Der Tag war aber noch nicht zu Ende, denn es ging am Abend weiter zum Alpbacherhof, wo die Karriere-Lounge, die von unserem Club Alpbach Südtirol Alto Adige in Zusammenarbeit mit dem Austrian Institute of Technology und Siemens Austria organisiert wurde. Natürlich ging es auch dort im gewohnten Rhythmus des Tages weiter, erst ein bisschen essen und dann folgten Gespräche. Diesmal hatte man die Gelegenheit mit einigen der elf geladenen Experten in gemütlicher Atmosphäre über die Natur des Erfolges zu reden und sich tolle Inputs für seine Zukunft zu holen. Ich habe mich kurz über die zivile Raumfahrt mit der Astrophysikerin Pascale Ehrenfreund unterhalten, die einen Asteroiden vorzuweisen hat, der ihren Namen trägt. Dann lauschte ich noch ein bisschen den Geschichten von Carl Djerassi, dem Erfinder der Antibabypille. Am Ende machte ich noch einen Sprung zu Harald Oberrauch, einen Jungunternehmer aus Südtirol (Firma Durst), der anscheinend die Zeichen der Zeit erkannt hat und sich als Business Angel an Startups in Europa beteiligt.

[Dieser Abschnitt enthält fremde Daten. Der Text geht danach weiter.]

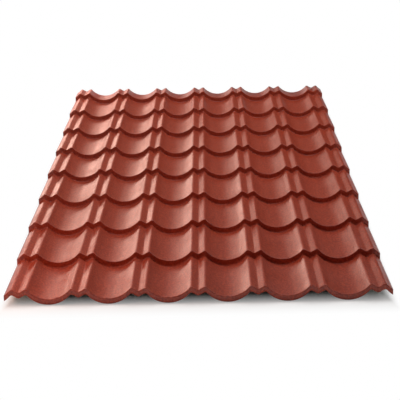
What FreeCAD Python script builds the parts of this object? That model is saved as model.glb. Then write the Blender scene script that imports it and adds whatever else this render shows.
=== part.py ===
import FreeCAD, Part
import math
import os

# Tile effect metal roofing sheet: one sheet of coated steel, roll formed into pans
# and ridge pairs, then pressed into steps that look like courses of tiles.
# Millimetres. X runs across the roof, +Y up its slope from the eaves lip, +Z up.
# The origin is on the floor, under the middle of the sheet.

# Across the sheet.
COVER_WIDTH = 1100.0
PAN_COUNT = 6
RIDGE_SPACING = 42.0
CREST_WIDTH = 4.0
SIDE_FLANK = 24.0
SECTION_DEPTH = 32.0
NOTCH_RADIUS = 5.0
NOTCH_SLOPE = math.radians(30.0)

# Up the sheet.
STEP_LENGTH = 350.0
STEP_COUNT = 8
RISER_HEIGHT = 20.0
LIP_DEPTH = 18.0
TOP_LENGTH = 130.0

SHEET_THICKNESS = 0.5

# Worked out from the sizes above.
PITCH = COVER_WIDTH / PAN_COUNT
SIDE_X = COVER_WIDTH / 2 + RIDGE_SPACING / 2 + SIDE_FLANK
HALF_PAN = (PITCH - RIDGE_SPACING - CREST_WIDTH) / 2
PAN_RADIUS = (HALF_PAN**2 + SECTION_DEPTH**2) / (2 * SECTION_DEPTH)
NOTCH_X = (RIDGE_SPACING - CREST_WIDTH) / 2
NOTCH_Z = SECTION_DEPTH + NOTCH_RADIUS / math.cos(NOTCH_SLOPE) - NOTCH_X * math.tan(NOTCH_SLOPE)
FALL = RISER_HEIGHT / STEP_LENGTH
SHEET_LENGTH = STEP_COUNT * STEP_LENGTH + TOP_LENGTH
TOP_Z = RISER_HEIGHT - FALL * TOP_LENGTH
LIP_Z = RISER_HEIGHT - LIP_DEPTH


def below_centre(centre_x, centre_z, radius, angle):
    """Point of an upward-facing hollow, at an angle from straight down."""
    return FreeCAD.Vector(centre_x + radius * math.sin(angle), 0, centre_z - radius * math.cos(angle))


def hollow(centre_x, centre_z, radius, start, end):
    """Arc edge of a pan or a notch, from its left end to its right end."""
    angles = (start, (start + end) / 2, end)
    left, bottom, right = [below_centre(centre_x, centre_z, radius, angle) for angle in angles]
    return Part.Arc(left, bottom, right).toShape()


def pan_edge(pan_x, inset, left_x, right_x):
    """The pan around pan_x, between two places given from its middle."""
    radius = PAN_RADIUS + inset
    return hollow(pan_x, PAN_RADIUS, radius, math.asin(left_x / radius), math.asin(right_x / radius))


def half_pan(inset):
    """Half the width of a pan, up to the bend at its crest."""
    return math.sqrt((PAN_RADIUS + inset) ** 2 - (PAN_RADIUS + inset - SECTION_DEPTH) ** 2)


def ridge_edges(ridge_x, inset):
    """A ridge pair: two narrow flat crests with a round-bottomed notch between them."""
    crest_z = SECTION_DEPTH - inset
    outer_x = PITCH / 2 - half_pan(inset)
    inner_x = NOTCH_X + inset * math.tan(NOTCH_SLOPE / 2)
    notch = hollow(ridge_x, NOTCH_Z, NOTCH_RADIUS + inset, -NOTCH_SLOPE, NOTCH_SLOPE)
    corners = [
        FreeCAD.Vector(ridge_x - outer_x, 0, crest_z),
        FreeCAD.Vector(ridge_x - inner_x, 0, crest_z),
        notch.firstVertex().Point,
        notch.lastVertex().Point,
        FreeCAD.Vector(ridge_x + inner_x, 0, crest_z),
        FreeCAD.Vector(ridge_x + outer_x, 0, crest_z),
    ]
    left_side = [Part.makeLine(corners[0], corners[1]), Part.makeLine(corners[1], corners[2])]
    right_side = [Part.makeLine(corners[3], corners[4]), Part.makeLine(corners[4], corners[5])]
    return left_side + [notch] + right_side


def section_edges(inset):
    """Edges of the section from left to right, at y = 0, with pan bottoms at z = 0.

    An inset of 0 gives the upper skin, and the sheet's thickness gives the lower skin.
    """
    half = half_pan(inset)
    outer_pan_x = COVER_WIDTH / 2 + PITCH / 2
    flank_x = outer_pan_x - SIDE_X
    edges = [pan_edge(-outer_pan_x, inset, flank_x, half)]
    for ridge in range(PAN_COUNT + 1):
        ridge_x = -COVER_WIDTH / 2 + ridge * PITCH
        edges += ridge_edges(ridge_x, inset)
        if ridge < PAN_COUNT:
            edges.append(pan_edge(ridge_x + PITCH / 2, inset, -half, half))
    edges.append(pan_edge(outer_pan_x, inset, -half, -flank_x))
    return edges


def placed(edges, y, z):
    """The section's edges moved to a place along the sheet."""
    return [edge.translated(FreeCAD.Vector(0, y, z)) for edge in edges]


def swept(edges, start, end):
    """Faces that the section leaves when it moves straight from start to end, each (y, z)."""
    move = FreeCAD.Vector(0, end[0] - start[0], end[1] - start[1])
    return [edge.extrude(move) for edge in placed(edges, *start)]


def band(lower_edges, upper_edges):
    """Flat upright face between two runs of section edges in one plane."""
    left = Part.makeLine(lower_edges[0].firstVertex().Point, upper_edges[0].firstVertex().Point)
    right = Part.makeLine(lower_edges[-1].lastVertex().Point, upper_edges[-1].lastVertex().Point)
    return Part.Face(Part.Wire(lower_edges + [right] + upper_edges[::-1] + [left]))


def skin_faces(edges, shift_y, shift_z):
    """Treads and risers of one skin, without the eaves lip."""
    faces = []
    for step in range(STEP_COUNT + 1):
        nose = (step * STEP_LENGTH + shift_y, RISER_HEIGHT + shift_z)
        foot = ((step + 1) * STEP_LENGTH + shift_y, shift_z)
        if step == STEP_COUNT:
            faces += swept(edges, nose, (SHEET_LENGTH, TOP_Z))
        else:
            faces += swept(edges, nose, foot)
            next_nose_z = RISER_HEIGHT + shift_z
            faces.append(band(placed(edges, *foot), placed(edges, foot[0], next_nose_z)))
    return faces


def lip_faces(upper, lower, shift_z):
    """Front and back of the eaves lip, and its cut edge, which follows the pans."""
    front = band(placed(upper, 0, LIP_Z), placed(upper, 0, RISER_HEIGHT))
    back_top = placed(lower, SHEET_THICKNESS, RISER_HEIGHT + shift_z)
    back = band(placed(upper, SHEET_THICKNESS, LIP_Z), back_top)
    return [front, back] + swept(upper, (0, LIP_Z), (SHEET_THICKNESS, LIP_Z))


def side_path(side_z, shift_y, shift_z):
    """Corners of one skin along a side edge of the sheet, from the first nose to the top end."""
    corners = []
    for step in range(STEP_COUNT + 1):
        y = step * STEP_LENGTH + shift_y
        if step > 0:
            corners.append((y, side_z + shift_z))
        corners.append((y, side_z + shift_z + RISER_HEIGHT))
    corners.append((SHEET_LENGTH, side_z + TOP_Z))
    return corners


def side_face(side_x, upper_z, lower_z, shift_z):
    """The cut edge along one side, with the sheet's thickness between its two skins."""
    above = [(0, upper_z + LIP_Z)] + side_path(upper_z, 0, 0)
    below = [(SHEET_THICKNESS, upper_z + LIP_Z)] + side_path(lower_z, SHEET_THICKNESS, shift_z)
    corners = above + below[::-1]
    points = [FreeCAD.Vector(side_x, y, z) for y, z in corners]
    return Part.Face(Part.makePolygon(points + [points[0]]))


def roofing_sheet():
    """The whole sheet as one solid of even thickness."""
    upper = section_edges(0)
    lower = section_edges(SHEET_THICKNESS)
    shift_z = -FALL * SHEET_THICKNESS
    faces = skin_faces(upper, 0, 0)
    faces += skin_faces(lower, SHEET_THICKNESS, shift_z)
    faces += lip_faces(upper, lower, shift_z)
    faces.append(band(placed(lower, SHEET_LENGTH, TOP_Z), placed(upper, SHEET_LENGTH, TOP_Z)))
    upper_z = upper[0].firstVertex().Point.z
    lower_z = lower[0].firstVertex().Point.z
    for side_x in (-SIDE_X, SIDE_X):
        faces.append(side_face(side_x, upper_z, lower_z, shift_z))
    shell = Part.Shell(faces)
    shell.sewShape()
    sheet = Part.Solid(shell)
    if sheet.Volume < 0:
        sheet.reverse()
    lowest_z = shift_z - SHEET_THICKNESS
    return sheet.translated(FreeCAD.Vector(0, -SHEET_LENGTH / 2, -lowest_z))


def main():
    os.makedirs("parts", exist_ok=True)
    sheet = roofing_sheet()
    sheet.exportStep("parts/roofing_sheet.step")
    box = sheet.BoundBox
    print("roofing_sheet", round(box.XLength, 2), "x", round(box.YLength, 2), "x", round(box.ZLength, 2))
    print("valid", sheet.isValid(), "closed", sheet.isClosed(), "volume", round(sheet.Volume))


main()
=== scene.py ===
"""Looks of a tile effect metal roofing sheet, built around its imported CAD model.

The sheet is pre-painted steel, roll formed into pans and ridge pairs and pressed into
steps. The CAD solid has sharp bends, so this script forms the sheet again with the real
bend radii and dresses its painted top, its back coat and its cut edges.
"""

import logging
import math
from dataclasses import dataclass, field
from enum import IntEnum

import bmesh
import bpy
from mathutils import Matrix, Vector


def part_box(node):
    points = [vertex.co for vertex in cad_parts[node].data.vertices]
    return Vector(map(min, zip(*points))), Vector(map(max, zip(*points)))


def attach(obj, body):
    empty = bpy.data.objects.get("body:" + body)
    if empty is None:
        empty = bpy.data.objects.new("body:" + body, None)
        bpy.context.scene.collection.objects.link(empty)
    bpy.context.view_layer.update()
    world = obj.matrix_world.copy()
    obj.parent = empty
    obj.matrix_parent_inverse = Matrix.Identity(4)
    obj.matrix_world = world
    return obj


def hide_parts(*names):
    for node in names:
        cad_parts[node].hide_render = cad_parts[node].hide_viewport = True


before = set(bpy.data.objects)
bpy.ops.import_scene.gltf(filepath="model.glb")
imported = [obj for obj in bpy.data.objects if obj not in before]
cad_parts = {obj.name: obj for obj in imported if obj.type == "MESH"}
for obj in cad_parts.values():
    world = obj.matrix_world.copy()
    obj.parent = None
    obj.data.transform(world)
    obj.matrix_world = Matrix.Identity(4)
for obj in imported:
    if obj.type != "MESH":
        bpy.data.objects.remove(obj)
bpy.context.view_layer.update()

CAD_NODE = "roofing_sheet"
BODY = "root"
MM = 0.001
SENSOR_MM = 36.0
PAINT_IOR = 1.5
WHITE = "#FFFFFF"
# The boxes that make the highlights are this warm, because the photograph's highlights are salmon.
WARM_WHITE = "#FFCEBC"
# Strength of each finer layer of a noise pattern, against the coarser one before it.
LAYER_SHARE = 0.6

log = logging.getLogger("roofing_sheet")


class SheetFace(IntEnum):
    """Material slots of the sheet."""

    TOP_COAT = 0
    BACK_COAT = 1
    CUT_EDGE = 2


def linear_colour(hex_colour: str) -> tuple[float, float, float, float]:
    """Turns an sRGB hex colour into a linear one.

    Args:
        hex_colour: Six hex digits after a hash sign.

    Returns:
        Linear red, green and blue, and an alpha of 1.
    """
    channels = [int(hex_colour[place : place + 2], 16) / 255 for place in (1, 3, 5)]
    linear = [c / 12.92 if c <= 0.04045 else ((c + 0.055) / 1.055) ** 2.4 for c in channels]
    return (*linear, 1.0)


def add_node(
    tree: bpy.types.NodeTree,
    kind: str,
    settings: dict | None = None,
    links: dict | None = None,
    stops: tuple[tuple[float, str], ...] = (),
) -> bpy.types.Node:
    """Adds a node with its settings, socket values, colour stops and links.

    Args:
        tree: Node tree that takes the node.
        kind: Node type, such as "ShaderNodeBump".
        settings: Attribute names, or names or numbers of input sockets, and their values.
        links: Names or numbers of input sockets, and the output sockets that feed them.
        stops: Positions and sRGB hex colours of a colour ramp, in rising order.

    Returns:
        The new node.
    """
    node = tree.nodes.new(kind)
    for name, value in (settings or {}).items():
        if isinstance(name, int) or name in node.inputs:
            node.inputs[name].default_value = value
        else:
            setattr(node, name, value)
    if stops:
        elements = node.color_ramp.elements
        while len(elements) < len(stops):
            elements.new(stops[1][0])
        for element, (position, colour) in zip(elements, stops):
            element.position = position
            element.color = linear_colour(colour)
    for name, output in (links or {}).items():
        tree.links.new(output, node.inputs[name])
    return node


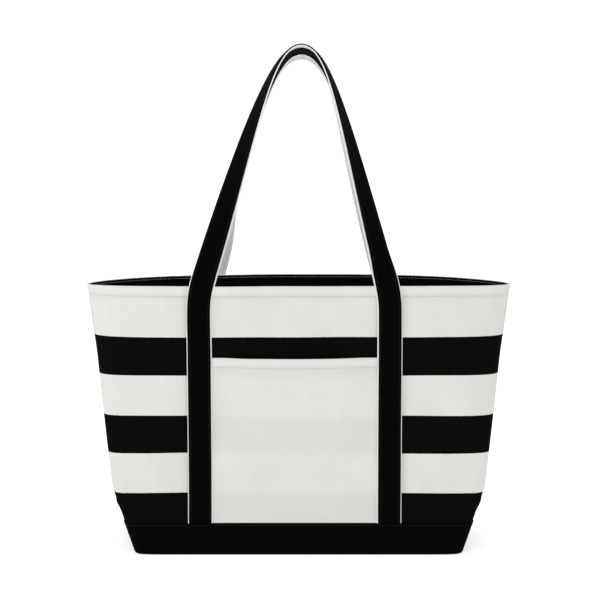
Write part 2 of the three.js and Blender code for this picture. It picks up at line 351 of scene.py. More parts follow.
def outline(height):
    """Half width, half depth, squareness and seam lean at each height. The width is straight from the
    base to the knee and from there to the mouth. The depth runs straight too, less a parabola for the
    waist, and the squareness falls with the square of the way down from the mouth."""
    s = body()
    t = height / RIM
    low = s.base_half_width + (s.knee_half_width - s.base_half_width) * height / s.knee_height
    climb = (height - s.knee_height) / (RIM - s.knee_height)
    high = s.knee_half_width + (RIM_HALF_WIDTH - s.knee_half_width) * climb
    half_depth = BASE_HALF_DEPTH + (s.rim_half_depth - BASE_HALF_DEPTH) * t - 4 * s.waist * t * (1 - t)
    squareness = s.rim_squareness + (s.base_squareness - s.rim_squareness) * (1 - t) ** 2
    return np.where(height < s.knee_height, low, high), half_depth, squareness, s.seam_lean * t


def relief(side, x, height, half_width):
    """How far the cloth stands off its plain outline: broad waves, slanting drags and fine ripples
    under the bands, all products of sines in radians a metre that fade out at the side seams and the
    boot, a bell-shaped fold above each boxed corner, and a bell-shaped tuck under the hem band."""
    s = body()
    fade = (1 - np.abs(x / half_width) ** 6) * smoothstep(height, BOOT_TOP, BOOT_TOP + 0.06)
    waves = np.sin(x * 14.5 + 0.7 * side + 5.0 * height) * np.sin(height * 13.0 + 0.4 + x * 2.2 * side)
    drag = np.sin((x * 0.8 + height * side * 0.6) * 58 + 1.3) * np.sin(x * 9 + height * 17)
    below_band = RIM - trim().band_height - height
    under_band = np.exp(-np.clip(below_band, 0, None) / 0.016)
    ripple = np.sin(x * 300 + 2.1 * np.sin(x * 47)) * under_band
    fold_x, fold_z = np.abs(x) - FOLD_AT[0], height - FOLD_AT[1]
    off = FOLD_SLOPE[0] * fold_x + FOLD_SLOPE[1] * fold_z
    along = FOLD_SLOPE[1] * fold_x - FOLD_SLOPE[0] * fold_z
    fold = np.exp(-((off / FOLD_SIZE[0]) ** 2) - (along / FOLD_SIZE[1]) ** 2)
    fold = s.corner_fold * fold * smoothstep(height, BOOT_TOP, BOOT_TOP + 0.015)
    tuck = s.tuck * np.exp(-(((below_band - 1.8 * MM) / (1.3 * MM)) ** 2))
    return fade * (s.slack * (waves + 0.45 * drag) + s.pucker * ripple) + fold - tuck


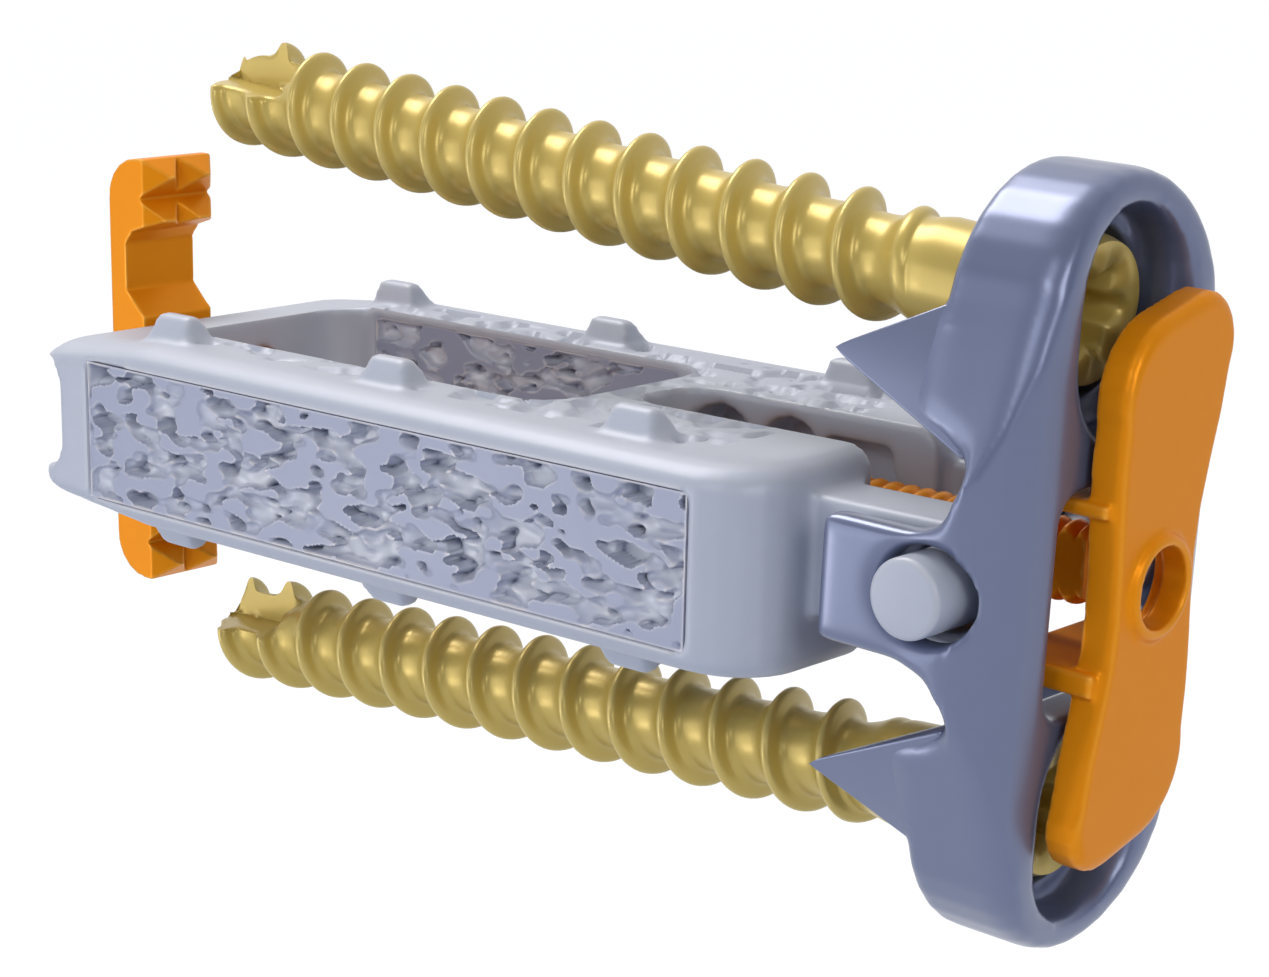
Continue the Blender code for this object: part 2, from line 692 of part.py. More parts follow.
def close_tip(shape, rows):
    """Close the first turn of a thread with a blunt round tip."""
    radius = SCREW_CORE * SCREW_TIP_SHARE * 0.85
    front = SCREW_TIP_X - SCREW_TIP_NOSE
    ring = []
    for step in range(SCREW_STEPS):
        angle = FULL_TURN * step / SCREW_STEPS
        ring.append(shape.verts.new((front, radius * math.cos(angle), radius * math.sin(angle))))
    for step in range(SCREW_STEPS):
        following = (step + 1) % SCREW_STEPS
        shape.faces.new((rows[step][0], rows[step + 1][0], ring[following], ring[step]))
    seam = [rows[SCREW_STEPS][0]] + list(reversed(rows[0]))
    for first, second in zip(seam, seam[1:]):
        shape.faces.new((first, second, ring[0]))
    shape.faces.new(reversed(ring))


def screw_thread():
    """The threaded stem, wound one step of the turn at a time."""
    crest = [(0.0, SCREW_CORE), (0.42, SCREW_CORE), (0.58, SCREW_RADIUS), (0.74, SCREW_RADIUS)]
    length = SCREW_THREAD_END_X - SCREW_TIP_X
    last = round((length / SCREW_PITCH - 1.0) * SCREW_STEPS)
    fade = 2.0 * SCREW_STEPS
    shape = bmesh.new()

    def stem_point(step, share, radius):
        angle = FULL_TURN * step / SCREW_STEPS
        along = SCREW_TIP_X + SCREW_PITCH * (step / SCREW_STEPS + share)
        progress = step + share * SCREW_STEPS
        growth = min(1.0, SCREW_TIP_SHARE + (1.0 - SCREW_TIP_SHARE) * progress / fade)
        run_out = max(0.0, min(1.0, (last + SCREW_STEPS - progress) / SCREW_STEPS))
        wide = SCREW_CORE * growth + (radius - SCREW_CORE) * min(growth, run_out)
        return shape.verts.new((along, wide * math.cos(angle), wide * math.sin(angle)))

    rows = []
    for step in range(last + 1):
        rows.append([stem_point(step, share, radius) for share, radius in crest])
    for step in range(last + 1, last + SCREW_STEPS + 1):
        rows.append([stem_point(step, *crest[0])])
    for step in range(last):
        here = rows[step] + [rows[step + SCREW_STEPS][0]]
        there = rows[step + 1] + [rows[step + 1 + SCREW_STEPS][0]]
        for index in range(len(crest)):
            shape.faces.new((here[index], here[index + 1], there[index + 1], there[index]))
    close_tip(shape, rows)
    end = shape.verts.new((SCREW_THREAD_END_X + 0.8, 0.0, 0.0))
    back = [rows[last + step][0] for step in range(SCREW_STEPS + 1)] + list(reversed(rows[last][1:]))
    for index, vert in enumerate(back):
        shape.faces.new((vert, back[(index + 1) % len(back)], end))
    return shape


def screw_head():
    """The neck and the round head, flat at the front."""
    start = math.acos(HEAD_NECK / HEAD_RADIUS)
    end = math.asin((HEAD_FRONT_X - HEAD_CENTRE_X) / HEAD_RADIUS)
    neck = HEAD_CENTRE_X - HEAD_RADIUS * math.sin(start)
    profile = [(SCREW_THREAD_END_X - SCREW_PITCH, SCREW_CORE * 0.9), (neck - 1.0, SCREW_CORE * 1.02)]
    steps = 8
    for index in range(steps + 1):
        angle = -start + (start + end) * index / steps
        profile.append((HEAD_CENTRE_X + HEAD_RADIUS * math.sin(angle), HEAD_RADIUS * math.cos(angle)))
    return turned(profile, 24)


def recess_cutter():
    """The six-lobed drive recess, wider at its mouth."""
    rings = []
    count = 24
    for along, grow in (
        (HEAD_FRONT_X - RECESS_DEPTH, 0.0),
        (HEAD_FRONT_X - RECESS_ENTRY, 0.0),
        (HEAD_FRONT_X + OVERCUT, RECESS_ENTRY + OVERCUT),
    ):
        ring = []
        for index in range(count):
            angle = FULL_TURN * index / count
            lobe = RECESS_LOBE * (math.cos(6.0 * angle) - 1.0)
            radius = RECESS_RADIUS + lobe + grow
            ring.append((along, radius * math.cos(angle), radius * math.sin(angle)))
        rings.append(ring)
    return stack_rings(rings)


def flute_cutter():
    """The cutting flute that opens the near upper quarter of the tip."""
    end = SCREW_TIP_X + FLUTE_LENGTH
    start = SCREW_TIP_X - 2.0 * OVERCUT
    wide = SCREW_RADIUS + OVERCUT
    slope = FLUTE_FLOOR + OVERCUT
    outline = [(start, FLUTE_FLOOR), (end - slope, FLUTE_FLOOR), (end, wide), (start, wide)]
    return prism(outline, "Y", -wide, FLUTE_FLOOR)


def make_screw(name, up, parent, material):
    screw = add_object(name, lay_on_screw(screw_thread(), up), parent, material, 40)
    join(screw, add_object(f"{name}_head", lay_on_screw(screw_head(), up), parent))
    cut(screw, add_object(f"{name}_recess", lay_on_screw(recess_cutter(), up), parent))
    cut(screw, add_object(f"{name}_flute", lay_on_screw(flute_cutter(), up), parent))
    return screw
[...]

Nach der Karriere-Lounge saßen Harald Oberrauch, Sebastian Mayrgündter, Johannes Brunner und ich noch gemütlich mit ein paar weiteren CASA-Stipendiaten und Vorarlbergern an der Hotelbar des Alpbacherhofes, wo ebenfalls ein Südtiroler aus meiner Heimatgemeinde Eppan Barkeeper ist.
Auf dem Nachhauseweg mussten wir noch nach alter CASA-Tradition beim Gasthof Jakober reinschauen auf einen, oder zwei Absacker. Kurz bevor die Gefahr bestand, dass die Nacht zu Ende gehen und der Sonnenaufgang kommen würde, kehrten wir ins heimelige und gemütliche Haus Barbara zurück, um noch ein paar Stündchen zu schlafen bevor es zum Teil 2 der Technologiegespräche ging.